- _Source data_
>> begin

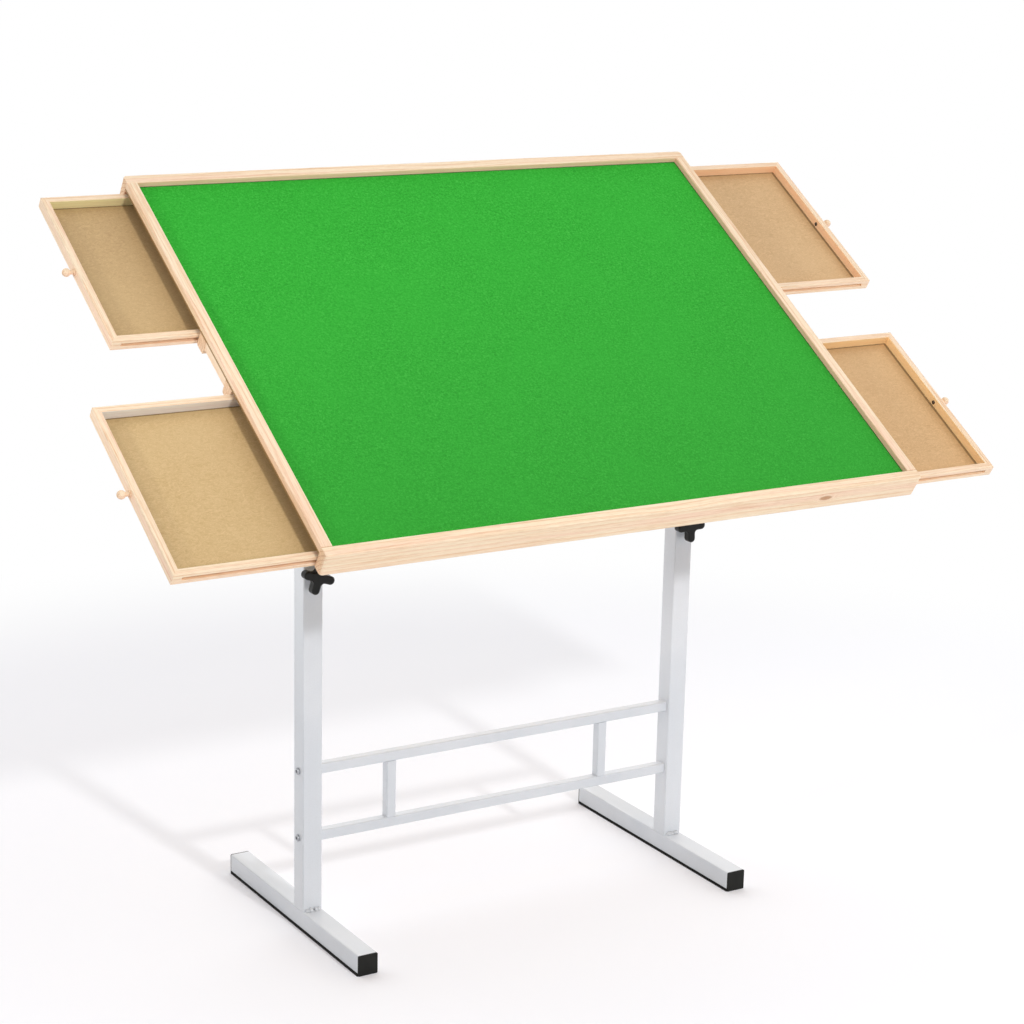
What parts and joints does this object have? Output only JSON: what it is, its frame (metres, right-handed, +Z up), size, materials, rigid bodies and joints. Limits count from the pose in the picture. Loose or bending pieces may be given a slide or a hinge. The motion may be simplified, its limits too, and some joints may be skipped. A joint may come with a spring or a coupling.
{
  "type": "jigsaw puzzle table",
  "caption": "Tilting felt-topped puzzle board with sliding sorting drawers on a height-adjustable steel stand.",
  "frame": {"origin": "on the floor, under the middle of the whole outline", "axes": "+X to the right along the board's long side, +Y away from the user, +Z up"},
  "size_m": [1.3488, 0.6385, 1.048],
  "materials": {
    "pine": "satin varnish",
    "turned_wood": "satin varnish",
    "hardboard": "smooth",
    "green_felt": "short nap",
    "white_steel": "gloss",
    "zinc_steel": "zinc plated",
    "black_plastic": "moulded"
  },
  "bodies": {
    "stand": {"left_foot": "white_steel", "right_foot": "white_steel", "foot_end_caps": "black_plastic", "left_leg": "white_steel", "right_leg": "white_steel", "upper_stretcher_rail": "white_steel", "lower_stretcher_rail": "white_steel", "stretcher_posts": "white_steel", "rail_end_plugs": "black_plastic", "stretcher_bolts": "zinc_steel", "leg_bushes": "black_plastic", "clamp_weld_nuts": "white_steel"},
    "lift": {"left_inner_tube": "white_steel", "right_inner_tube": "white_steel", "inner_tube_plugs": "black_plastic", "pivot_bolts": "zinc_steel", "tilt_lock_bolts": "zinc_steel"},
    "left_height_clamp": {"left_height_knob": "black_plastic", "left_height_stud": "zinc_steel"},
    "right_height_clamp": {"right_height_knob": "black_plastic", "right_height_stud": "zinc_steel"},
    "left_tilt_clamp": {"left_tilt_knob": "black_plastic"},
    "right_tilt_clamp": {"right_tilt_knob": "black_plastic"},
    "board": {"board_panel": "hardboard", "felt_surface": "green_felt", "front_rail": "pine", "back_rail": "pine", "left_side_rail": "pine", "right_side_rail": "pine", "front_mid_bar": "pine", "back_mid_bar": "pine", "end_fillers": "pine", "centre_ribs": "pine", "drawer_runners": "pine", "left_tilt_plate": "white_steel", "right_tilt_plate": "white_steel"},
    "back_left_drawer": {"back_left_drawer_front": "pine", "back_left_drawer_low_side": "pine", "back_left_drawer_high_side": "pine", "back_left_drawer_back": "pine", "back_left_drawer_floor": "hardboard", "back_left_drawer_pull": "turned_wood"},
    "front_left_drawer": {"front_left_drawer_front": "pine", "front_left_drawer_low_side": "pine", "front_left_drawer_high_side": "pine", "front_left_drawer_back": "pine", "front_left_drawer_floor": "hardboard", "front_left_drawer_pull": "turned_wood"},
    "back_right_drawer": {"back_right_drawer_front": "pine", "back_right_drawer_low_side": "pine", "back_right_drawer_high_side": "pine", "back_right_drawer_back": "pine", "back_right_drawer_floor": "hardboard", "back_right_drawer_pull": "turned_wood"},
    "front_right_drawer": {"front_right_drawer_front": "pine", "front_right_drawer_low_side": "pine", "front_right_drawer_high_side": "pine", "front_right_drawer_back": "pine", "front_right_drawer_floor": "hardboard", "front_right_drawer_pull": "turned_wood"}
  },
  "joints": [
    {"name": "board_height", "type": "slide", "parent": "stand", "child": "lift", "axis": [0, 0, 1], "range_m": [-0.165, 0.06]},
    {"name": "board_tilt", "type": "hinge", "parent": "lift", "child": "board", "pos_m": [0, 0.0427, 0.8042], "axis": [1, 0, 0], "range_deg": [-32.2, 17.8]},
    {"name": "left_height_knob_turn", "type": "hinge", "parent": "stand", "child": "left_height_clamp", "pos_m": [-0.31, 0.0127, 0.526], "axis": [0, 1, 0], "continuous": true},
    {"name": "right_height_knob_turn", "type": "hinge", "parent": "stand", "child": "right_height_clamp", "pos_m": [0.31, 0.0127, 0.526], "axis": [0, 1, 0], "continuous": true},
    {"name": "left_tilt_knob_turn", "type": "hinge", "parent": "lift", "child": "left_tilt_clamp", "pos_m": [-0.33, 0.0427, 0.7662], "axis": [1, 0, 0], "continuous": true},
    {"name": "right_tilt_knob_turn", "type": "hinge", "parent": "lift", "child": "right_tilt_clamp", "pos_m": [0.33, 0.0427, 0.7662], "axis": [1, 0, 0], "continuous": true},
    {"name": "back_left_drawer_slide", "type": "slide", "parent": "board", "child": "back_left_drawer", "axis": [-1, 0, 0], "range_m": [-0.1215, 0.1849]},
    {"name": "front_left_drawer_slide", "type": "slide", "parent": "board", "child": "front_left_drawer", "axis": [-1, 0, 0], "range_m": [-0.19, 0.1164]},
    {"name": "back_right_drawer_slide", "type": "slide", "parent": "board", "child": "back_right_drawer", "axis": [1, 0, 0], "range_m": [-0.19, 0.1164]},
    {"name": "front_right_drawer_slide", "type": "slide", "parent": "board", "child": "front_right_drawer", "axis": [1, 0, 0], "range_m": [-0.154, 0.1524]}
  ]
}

>> end

- _Your task_
Reproduce the data shown above exactly.

- _Expected answer_
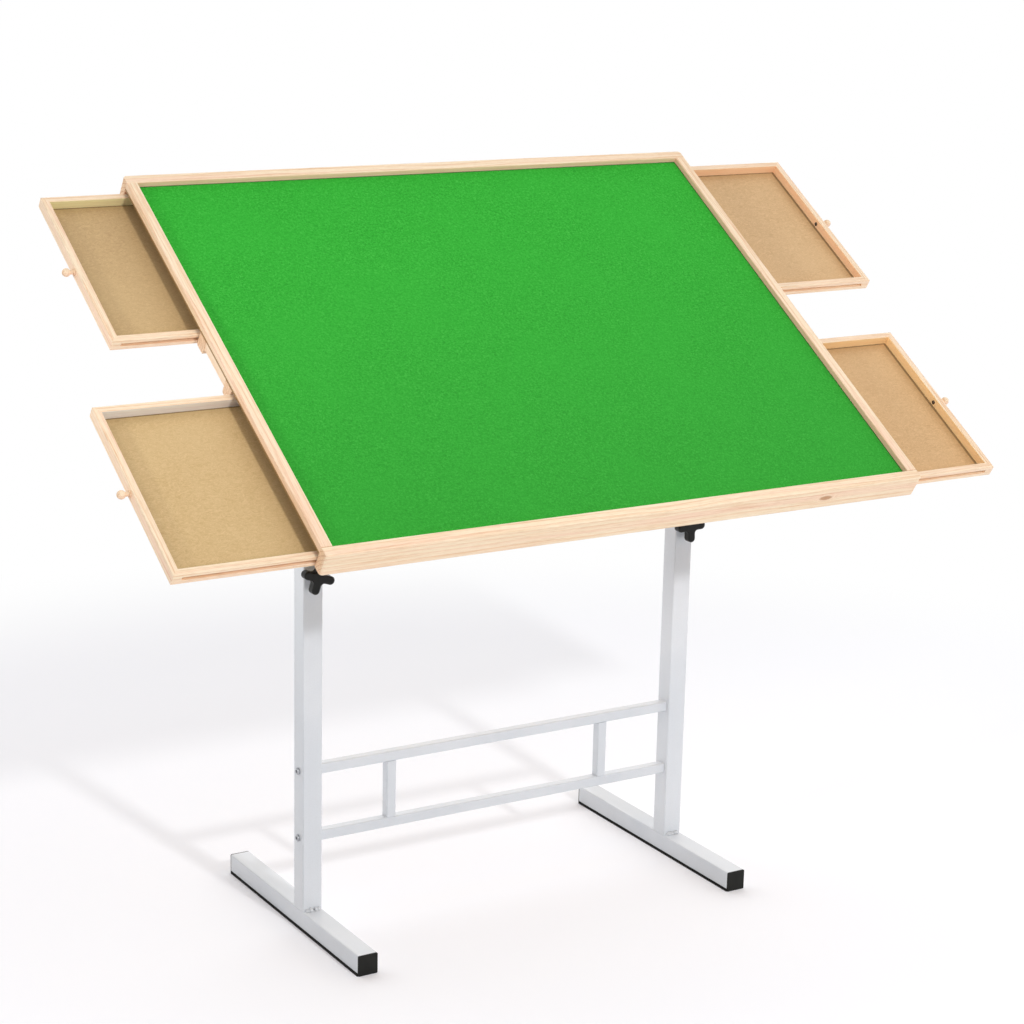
What parts and joints does this object have? Output only JSON: what it is, its frame (metres, right-handed, +Z up), size, materials, rigid bodies and joints. Limits count from the pose in the picture. Loose or bending pieces may be given a slide or a hinge. The motion may be simplified, its limits too, and some joints may be skipped. A joint may come with a spring or a coupling.
{
  "type": "jigsaw puzzle table",
  "caption": "Tilting felt-topped puzzle board with sliding sorting drawers on a height-adjustable steel stand.",
  "frame": {"origin": "on the floor, under the middle of the whole outline", "axes": "+X to the right along the board's long side, +Y away from the user, +Z up"},
  "size_m": [1.3488, 0.6385, 1.048],
  "materials": {
    "pine": "satin varnish",
    "turned_wood": "satin varnish",
    "hardboard": "smooth",
    "green_felt": "short nap",
    "white_steel": "gloss",
    "zinc_steel": "zinc plated",
    "black_plastic": "moulded"
  },
  "bodies": {
    "stand": {"left_foot": "white_steel", "right_foot": "white_steel", "foot_end_caps": "black_plastic", "left_leg": "white_steel", "right_leg": "white_steel", "upper_stretcher_rail": "white_steel", "lower_stretcher_rail": "white_steel", "stretcher_posts": "white_steel", "rail_end_plugs": "black_plastic", "stretcher_bolts": "zinc_steel", "leg_bushes": "black_plastic", "clamp_weld_nuts": "white_steel"},
    "lift": {"left_inner_tube": "white_steel", "right_inner_tube": "white_steel", "inner_tube_plugs": "black_plastic", "pivot_bolts": "zinc_steel", "tilt_lock_bolts": "zinc_steel"},
    "left_height_clamp": {"left_height_knob": "black_plastic", "left_height_stud": "zinc_steel"},
    "right_height_clamp": {"right_height_knob": "black_plastic", "right_height_stud": "zinc_steel"},
    "left_tilt_clamp": {"left_tilt_knob": "black_plastic"},
    "right_tilt_clamp": {"right_tilt_knob": "black_plastic"},
    "board": {"board_panel": "hardboard", "felt_surface": "green_felt", "front_rail": "pine", "back_rail": "pine", "left_side_rail": "pine", "right_side_rail": "pine", "front_mid_bar": "pine", "back_mid_bar": "pine", "end_fillers": "pine", "centre_ribs": "pine", "drawer_runners": "pine", "left_tilt_plate": "white_steel", "right_tilt_plate": "white_steel"},
    "back_left_drawer": {"back_left_drawer_front": "pine", "back_left_drawer_low_side": "pine", "back_left_drawer_high_side": "pine", "back_left_drawer_back": "pine", "back_left_drawer_floor": "hardboard", "back_left_drawer_pull": "turned_wood"},
    "front_left_drawer": {"front_left_drawer_front": "pine", "front_left_drawer_low_side": "pine", "front_left_drawer_high_side": "pine", "front_left_drawer_back": "pine", "front_left_drawer_floor": "hardboard", "front_left_drawer_pull": "turned_wood"},
    "back_right_drawer": {"back_right_drawer_front": "pine", "back_right_drawer_low_side": "pine", "back_right_drawer_high_side": "pine", "back_right_drawer_back": "pine", "back_right_drawer_floor": "hardboard", "back_right_drawer_pull": "turned_wood"},
    "front_right_drawer": {"front_right_drawer_front": "pine", "front_right_drawer_low_side": "pine", "front_right_drawer_high_side": "pine", "front_right_drawer_back": "pine", "front_right_drawer_floor": "hardboard", "front_right_drawer_pull": "turned_wood"}
  },
  "joints": [
    {"name": "board_height", "type": "slide", "parent": "stand", "child": "lift", "axis": [0, 0, 1], "range_m": [-0.165, 0.06]},
    {"name": "board_tilt", "type": "hinge", "parent": "lift", "child": "board", "pos_m": [0, 0.0427, 0.8042], "axis": [1, 0, 0], "range_deg": [-32.2, 17.8]},
    {"name": "left_height_knob_turn", "type": "hinge", "parent": "stand", "child": "left_height_clamp", "pos_m": [-0.31, 0.0127, 0.526], "axis": [0, 1, 0], "continuous": true},
    {"name": "right_height_knob_turn", "type": "hinge", "parent": "stand", "child": "right_height_clamp", "pos_m": [0.31, 0.0127, 0.526], "axis": [0, 1, 0], "continuous": true},
    {"name": "left_tilt_knob_turn", "type": "hinge", "parent": "lift", "child": "left_tilt_clamp", "pos_m": [-0.33, 0.0427, 0.7662], "axis": [1, 0, 0], "continuous": true},
    {"name": "right_tilt_knob_turn", "type": "hinge", "parent": "lift", "child": "right_tilt_clamp", "pos_m": [0.33, 0.0427, 0.7662], "axis": [1, 0, 0], "continuous": true},
    {"name": "back_left_drawer_slide", "type": "slide", "parent": "board", "child": "back_left_drawer", "axis": [-1, 0, 0], "range_m": [-0.1215, 0.1849]},
    {"name": "front_left_drawer_slide", "type": "slide", "parent": "board", "child": "front_left_drawer", "axis": [-1, 0, 0], "range_m": [-0.19, 0.1164]},
    {"name": "back_right_drawer_slide", "type": "slide", "parent": "board", "child": "back_right_drawer", "axis": [1, 0, 0], "range_m": [-0.19, 0.1164]},
    {"name": "front_right_drawer_slide", "type": "slide", "parent": "board", "child": "front_right_drawer", "axis": [1, 0, 0], "range_m": [-0.154, 0.1524]}
  ]
}